KAY:あと、高校時代だと、ゆずや19のカバーをしていた人も多かったんじゃないですかね。僕もそうでしたし。
――3人のうち、KAYさんとGRPさんは“L-m-T”というユニットでも活躍していますが、お2人が出会ったのは高校時代だと伺いました。
KAY:そうですね。16歳のときでした。一緒の高校で、同じコースの別クラスだったんです。
GRP:こいつが頭良くて、僕は悪いほうでした(笑)。たまたまKAYがピアノを弾けると知っていて、仲間内からの紹介もあって、一緒にバンドをやることになりました。
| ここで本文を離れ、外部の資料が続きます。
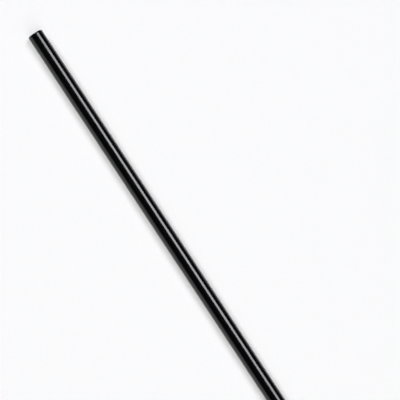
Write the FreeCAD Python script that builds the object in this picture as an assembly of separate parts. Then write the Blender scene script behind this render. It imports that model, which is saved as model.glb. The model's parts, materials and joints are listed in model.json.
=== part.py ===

高校は2人とも途中で辞めてしまったのですが、僕はその後、音楽大学のクラシックコース(クラシック科?)に入って、映像と音楽を学んでいて、KAYとは連絡を取っていなかったのですが、ある日地元の楽器店で偶然再会して。
KAY:そのころはトラックの運転助手をしていて、音楽からは完全に離れていました。
GRP:でも、「将来何やりたい?」って聞いたら「音楽プロデューサー」って答えたんですよ。だから「同じ大学来れば?」と誘って、結果的に一つ下の学年として入学してくることになったんです。そこから、個人や2人でトラックを作ったりして、同じ大学に通っているクラブシンガーのトラックを作ることが増えてきましたね。
KAY:GRPから誘われたくらいの時期に、もう母親からは「この子の音楽人生は終わった」と思われていたのですが、僕が「音大に入りたい」と言うと、すごく喜んでくれたんです。その反応を見て、後押しされた部分もありますね。だから、あそこでGRPに会ってなければ、確実にデコトラの運転手をしていたと思います。
イワツボ:子供5人くらいいそう(笑)
GRP:そう考えると、出会ってからもう15年経ってるわけですよね……。長いなあ(笑)。
――イワツボさんは鹿児島県から上京してきたのが20歳を目前にしてのことですよね。そのきっかけは何だったのでしょう?
イワツボ:2人みたいにクラブシンガーと会う機会なんてなかったので、バンドしか選択肢はありませんでした。でも、音楽で仕事はしたいと思っていたので、YAMAHAが主催する『TEENS' MUSIC FESTIVAL』に参加したら、全国大会に出場出来て、渋谷公会堂の地を踏むことができたんです。何か賞をもらうことはなかったのですが、これをきっかけに上京しようと思い、期間を空けずに東京へ出てきました。ただ、どこにデモテープを送っても連絡を貰えなくて、結局のところバンドは1年弱で解散したんです。次にスタジオミューシャンを目指したのですが、上には上がいることを思い知らされて心が折れました。そこからジャズにハマって、ギタリストとして食べていくことを志したのですが、これもダメで。でも、もともと一緒にバンドをやっていた友人は上手くいっていたので、彼に相談したら「じゃあ作曲やりなよ」と言われたんです。そこから初めてパソコンを買って、25歳にして初めてDTMに触れました。